You can find a number of lenders that specialise in bad credit car loans. However, make sure you compare bad credit car loans before you sign on the dotted line, because not all car loans are alike and having bad credit may mean you are more likely to be hit with higher fees and interest rates.
If you have bad credit, it’s important not to take out a car loan unless you can afford the repayments because a default could further damage your credit rating. Conversely, if you make all the repayments and repay the loan successfully, your credit rating might improve.
Being a student is tough enough, and while you might find the odd student discount on movies and technology, the same can’t be said about car loans, as you can’t really get a discounted student car loan.
Lenders make money on the interest and fees that they charge with loans, and the lowest interest and fees are given to the most reliable credit holders: people with excellent credit history.
As a student, you are unlikely to have enough on your credit report to warrant an excellent history. There are however, ways of getting a lower interest car loan if you can’t get an interest-free loan from the bank of mum and dad. One way of doing this may be through getting a guarantor car loan, which can get you a secured car loan by setting your parents up as guarantors.
Even if you’ve been denied a car loan before, you might still be able to get car finance. The key is to make the right application to the right lender.
The ‘right’ application is one that makes you look like an acceptable risk, which might include things like improving your credit score, increasing your savings rate and accumulating a bigger deposit.
The ‘right’ lender is one that deals with borrowers like you. For example, while some car loan lenders only deal with good credit borrowers, there are others that specialise in bad credit or poor credit borrowers.
You might be better off finding a specialist lender who will look at your credit history and income, who will decide whether or not you are able to responsibility pay back the loan. Alternatively, you could contact a car finance broker.
There are four different ways you can get a car loan. You can go straight to a lender. You can get a finance broker to organise a car loan for you. You can get ‘dealer finance’ – which is when the car dealer organises a car loan for you. Or you can organise your own car loan through a comparison website, like RateCity.
Whichever method you choose, you will need to provide proof of identification, proof of income and proof of savings. So you may be asked for any combination of passport, driver’s licence, bank statements, payslips, tax returns and utility bills. You might also be asked to provide proof of insurance.
Lenders that provide bad credit car loans tend to be smaller challenger lenders rather than the bigger banks.
Bad credit car loans are a niche product. The bigger banks tend to focus on mainstream car loan finance for borrowers with better credit histories. That’s why smaller lenders tend to be the ones that provide bad credit car loans.
Bad credit car loans can have high interest rates and fees, so it’s important to compare options before submitting an application.

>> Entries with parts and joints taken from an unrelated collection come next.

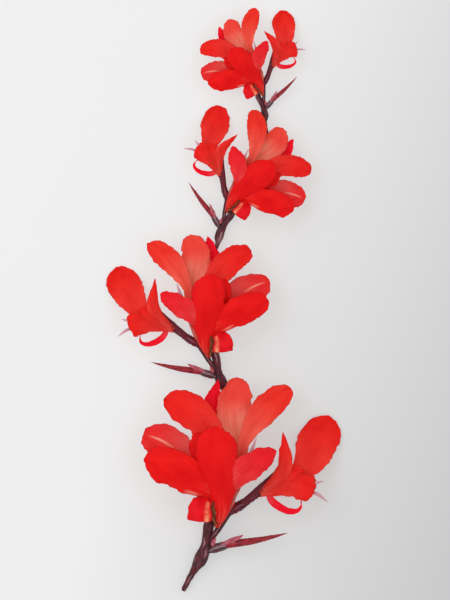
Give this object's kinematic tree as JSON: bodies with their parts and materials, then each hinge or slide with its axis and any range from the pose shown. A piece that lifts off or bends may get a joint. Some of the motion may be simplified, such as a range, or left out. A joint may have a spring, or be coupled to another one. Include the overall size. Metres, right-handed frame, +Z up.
{
  "type": "canna flower spray",
  "caption": "Cut spray of red canna flowers lying on its back, with broad open petals, side blooms, closed buds and a dark maroon stem",
  "frame": {"origin": "On the surface that the spray lies on, below the middle of its footprint", "axes": "+Z up from the surface, +Y along the stem towards its top, +X to the right seen from above"},
  "size_m": [0.118, 0.2914, 0.032],
  "materials": {
    "petal_scarlet": "satin",
    "petal_coral": "satin",
    "petal_crimson": "satin",
    "bud_maroon": "satin",
    "stem_maroon": "satin"
  },
  "bodies": {
    "root": {"stem": "stem_maroon", "cluster1_open_flower_corolla": "petal_scarlet", "cluster1_open_flower_front_petal": "petal_scarlet", "cluster1_open_flower_right_petal": "petal_scarlet", "cluster1_open_flower_left_petal": "petal_scarlet", "cluster1_open_flower_left_rear_petal": "petal_coral", "cluster1_open_flower_upper_left_petal": "petal_scarlet", "cluster1_open_flower_upper_middle_petal": "petal_coral", "cluster1_open_flower_upper_right_petal": "petal_scarlet", "cluster1_open_flower_lip": "petal_scarlet", "cluster1_side_flower_tube": "petal_scarlet", "cluster1_side_flower_broad_petal": "petal_scarlet", "cluster1_side_flower_horned_petal": "petal_scarlet", "cluster1_side_flower_curled_petal": "petal_crimson", "cluster1_bud": "bud_maroon", "cluster2_open_flower_corolla": "petal_scarlet", "cluster2_open_flower_front_petal": "petal_scarlet", "cluster2_open_flower_right_petal": "petal_scarlet", "cluster2_open_flower_left_petal": "petal_scarlet", "cluster2_open_flower_left_rear_petal": "petal_coral", "cluster2_open_flower_upper_left_petal": "petal_scarlet", "cluster2_open_flower_upper_middle_petal": "petal_coral", "cluster2_open_flower_upper_right_petal": "petal_scarlet", "cluster2_open_flower_lip": "petal_scarlet", "cluster2_side_flower_tube": "petal_scarlet", "cluster2_side_flower_broad_petal": "petal_scarlet", "cluster2_side_flower_horned_petal": "petal_scarlet", "cluster2_side_flower_curled_petal": "petal_crimson", "cluster2_bud": "bud_maroon", "cluster3_open_flower_corolla": "petal_scarlet", "cluster3_open_flower_front_petal": "petal_scarlet", "cluster3_open_flower_right_petal": "petal_scarlet", "cluster3_open_flower_left_petal": "petal_scarlet", "cluster3_open_flower_left_rear_petal": "petal_coral", "cluster3_open_flower_upper_left_petal": "petal_scarlet", "cluster3_open_flower_upper_middle_petal": "petal_coral", "cluster3_open_flower_upper_right_petal": "petal_scarlet", "cluster3_open_flower_lip": "petal_scarlet", "cluster3_side_flower_tube": "petal_scarlet", "cluster3_side_flower_broad_petal": "petal_scarlet", "cluster3_side_flower_horned_petal": "petal_scarlet", "cluster3_side_flower_curled_petal": "petal_crimson", "cluster3_bud": "bud_maroon", "cluster4_open_flower_corolla": "petal_scarlet", "cluster4_open_flower_front_petal": "petal_scarlet", "cluster4_open_flower_right_petal": "petal_scarlet", "cluster4_open_flower_left_petal": "petal_scarlet", "cluster4_open_flower_left_rear_petal": "petal_coral", "cluster4_open_flower_upper_left_petal": "petal_scarlet", "cluster4_open_flower_upper_middle_petal": "petal_coral", "cluster4_open_flower_upper_right_petal": "petal_scarlet", "cluster4_open_flower_lip": "petal_scarlet", "cluster4_side_flower_tube": "petal_scarlet", "cluster4_side_flower_broad_petal": "petal_scarlet", "cluster4_side_flower_horned_petal": "petal_scarlet", "cluster4_side_flower_curled_petal": "petal_crimson", "cluster4_bud": "bud_maroon"}
  },
  "joints": []
}
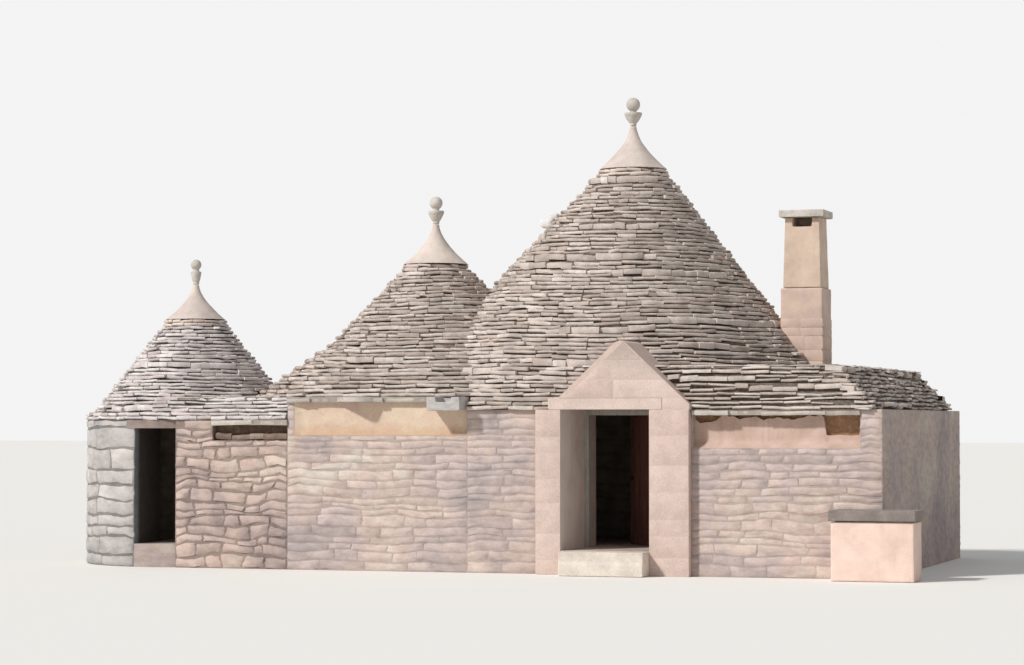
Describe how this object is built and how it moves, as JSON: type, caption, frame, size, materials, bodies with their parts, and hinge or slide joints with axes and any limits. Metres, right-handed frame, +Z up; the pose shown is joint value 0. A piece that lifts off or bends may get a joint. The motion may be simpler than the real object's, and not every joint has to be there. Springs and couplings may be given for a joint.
{
  "type": "trullo house",
  "caption": "Dry-stone trullo house: joined rooms under stepped cone roofs with plaster caps and finials, a gabled doorway with a hinged door, a chimney and a bench.",
  "frame": {"origin": "on the ground under the large room, on the line that the large cone is built round", "axes": "+X to the right along the facade, +Y from the facade to the rear, +Z up; the facade faces -Y"},
  "size_m": [10.495, 5.77, 5.633],
  "materials": {
    "wall_stone": "matte",
    "drum_stone": "matte",
    "roof_slabs": "matte",
    "roof_slabs_small": "matte",
    "edge_slabs": "matte",
    "cap_plaster": "matte",
    "finial_stone": "matte",
    "band_plaster": "matte",
    "surround_stone": "matte",
    "cream_plaster": "matte",
    "paving": "matte",
    "bench_top": "matte",
    "door_wood": "satin"
  },
  "bodies": {
    "house": {"floor_large": "paving", "floor_medium": "paving", "floor_small": "paving", "door_steps": "surround_stone", "front_wall_left": "wall_stone", "front_wall_right": "wall_stone", "right_wall": "wall_stone", "rear_wall": "wall_stone", "arch_wall": "wall_stone", "front_wall_medium": "wall_stone", "rear_wall_medium": "wall_stone", "small_wall_front_left": "drum_stone", "small_wall_rear_left": "drum_stone", "small_wall_front_right": "wall_stone", "small_wall_rear_right": "wall_stone", "small_door_lintel": "drum_stone", "plaster_bands": "band_plaster", "eave_slabs": "edge_slabs", "spout_stone": "edge_slabs", "roof_large_base": "roof_slabs", "roof_large_lower": "roof_slabs", "roof_large_middle": "roof_slabs", "roof_large_upper": "roof_slabs", "cap_large": "cap_plaster", "finial_large": "finial_stone", "roof_medium_lower": "roof_slabs", "roof_medium_upper": "roof_slabs", "cap_medium": "cap_plaster", "finial_medium": "finial_stone", "roof_small_base": "roof_slabs_small", "roof_small_upper": "roof_slabs_small", "cap_small": "cap_plaster", "finial_small": "finial_stone", "chimney_base": "cream_plaster", "chimney_shaft": "cream_plaster", "chimney_cap": "edge_slabs", "doorway_piers": "surround_stone", "door_lintel": "surround_stone", "doorway_gable": "surround_stone", "door_frame": "door_wood", "bench_body": "cream_plaster", "bench_slab": "bench_top"},
    "door": {"door_leaf": "door_wood"}
  },
  "joints": [
    {"name": "door_hinge", "type": "hinge", "parent": "house", "child": "door", "pos_m": [1.0485, -1.6785, 0.9], "axis": [0, 0, -1], "range_deg": [-48, 42]}
  ]
}
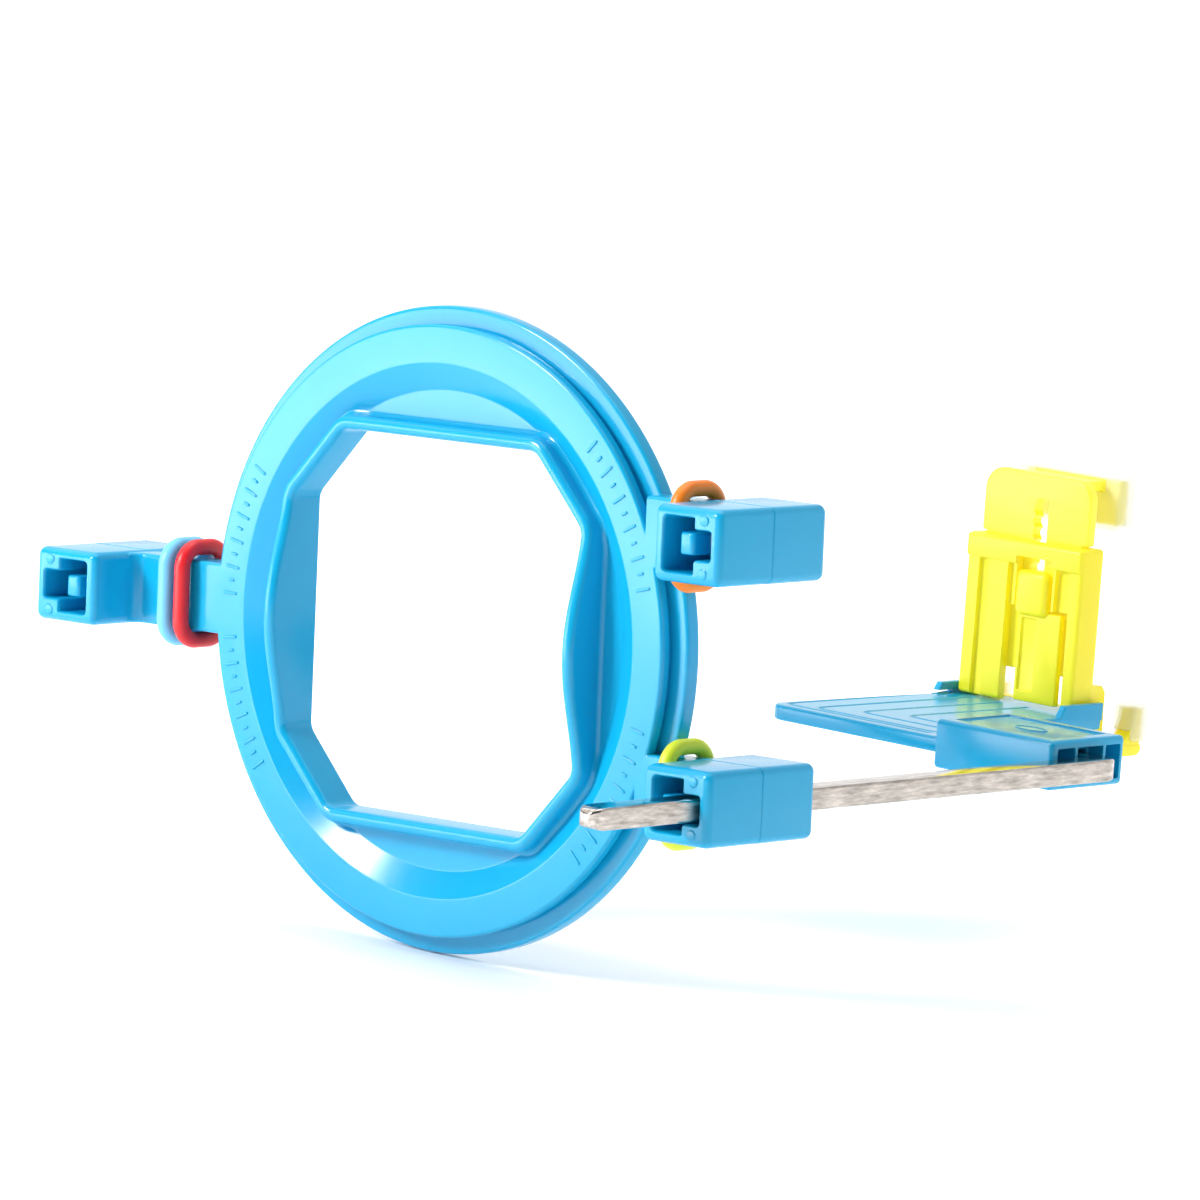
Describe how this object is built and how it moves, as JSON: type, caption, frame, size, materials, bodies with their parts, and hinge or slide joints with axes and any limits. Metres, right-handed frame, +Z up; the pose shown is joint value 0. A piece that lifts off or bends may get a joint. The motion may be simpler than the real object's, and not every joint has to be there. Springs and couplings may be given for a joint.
{
  "type": "dental X-ray sensor positioner",
  "caption": "Dental X-ray positioner: blue aiming ring with arm sockets, steel indicator arm, bite block and a yellow ratchet clamp for the sensor.",
  "frame": {"origin": "centre of the bounding box at floor height, below the ring's lowest point", "axes": "+Y along the indicator arm from the aiming ring towards the sensor clamp, +Z up, +X to the arm's side of the ring"},
  "size_m": [0.1314, 0.1502, 0.09],
  "materials": {
    "blue_plastic": "glossy moulded sky-blue plastic",
    "yellow_plastic": "semi-gloss, slightly translucent bright yellow plastic",
    "steel": "satin drawn bar with bright rounded edges",
    "silicone": "milky translucent silicone",
    "band_red": "smooth red elastic",
    "band_sky": "smooth light-blue elastic",
    "band_orange": "smooth orange elastic",
    "band_lime": "smooth yellow-green elastic"
  },
  "bodies": {
    "arm": {"indicator_arm": "steel"},
    "ring": {"aiming_ring": "blue_plastic", "socket_left": "blue_plastic", "socket_upper": "blue_plastic", "socket_lower": "blue_plastic", "band_red": "band_red", "band_sky": "band_sky", "band_orange": "band_orange", "band_lime": "band_lime"},
    "tongue_a": {"tongue_left": "blue_plastic"},
    "tongue_b": {"tongue_upper": "blue_plastic"},
    "tongue_c": {"tongue_lower": "blue_plastic"},
    "bite_block": {"bite_plate": "blue_plastic", "arm_socket_box": "blue_plastic"},
    "clamp": {"clamp_body": "yellow_plastic", "lower_pad_left": "silicone", "lower_pad_right": "silicone"},
    "pawl": {"pawl_lever": "yellow_plastic"},
    "slider": {"ratchet_slider": "yellow_plastic", "upper_pad": "silicone"}
  },
  "joints": [
    {"name": "ring_slide", "type": "slide", "parent": "arm", "child": "ring", "axis": [0, 1, 0], "range_m": [-0.015, 0.055]},
    {"name": "tongue_left_flex", "type": "hinge", "parent": "ring", "child": "tongue_a", "pos_m": [-0.05808, -0.03635, 0.04253], "axis": [-0.0436, 0, 0.999], "range_deg": [0, 5], "stiffness_Nm_per_rad": 0.05},
    {"name": "tongue_upper_flex", "type": "hinge", "parent": "ring", "child": "tongue_b", "pos_m": [0.05655, -0.03635, 0.0649], "axis": [0.0436, 0, -0.999], "range_deg": [0, 5], "stiffness_Nm_per_rad": 0.05},
    {"name": "tongue_lower_flex", "type": "hinge", "parent": "ring", "child": "tongue_c", "pos_m": [0.0581, -0.03635, 0.02946], "axis": [0.0436, 0, -0.999], "range_deg": [0, 1.5], "stiffness_Nm_per_rad": 0.05},
    {"name": "bite_block_slide", "type": "slide", "parent": "arm", "child": "bite_block", "axis": [-1, 0, 0], "range_m": [0, 0.012]},
    {"name": "clamp_slide", "type": "slide", "parent": "bite_block", "child": "clamp", "axis": [0, 1, 0], "range_m": [0, 0.006]},
    {"name": "pawl_hinge", "type": "hinge", "parent": "clamp", "child": "pawl", "pos_m": [0.02439, 0.0622, 0.03243], "axis": [1, 0, 0], "range_deg": [0, 8], "stiffness_Nm_per_rad": 0.02},
    {"name": "slider_travel", "type": "slide", "parent": "clamp", "child": "slider", "axis": [0, 0, 1], "range_m": [0, 0.011]}
  ]
}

Student car loans are not a necessarily a product in and of themselves, but what you may be looking for is a guarantor car loan.
A guarantor car loan has a third-party act as a form of guarantee for your loan application, telling the bank or lender that if you default on your loan, someone will pay the loan repayments.
Going guarantor on a car loan is no new thing, and before internet-based credit scores, guarantor car loan applicants would apply for loans with a guarantor or property owner who could vouch for the person borrowing the loan.
To get a guarantor car loan, you’ll need someone willing to act as a guarantor for your car loan.
Buying a car is a huge financial decision, and shy of marriage and purchasing a house (or perhaps around the world travels), it may be the biggest financial decision you make. But if you’re looking at your empty pockets, don’t despair! Your dream of owning your own car could become a reality, if you look for and compare the right car loans for your circumstances.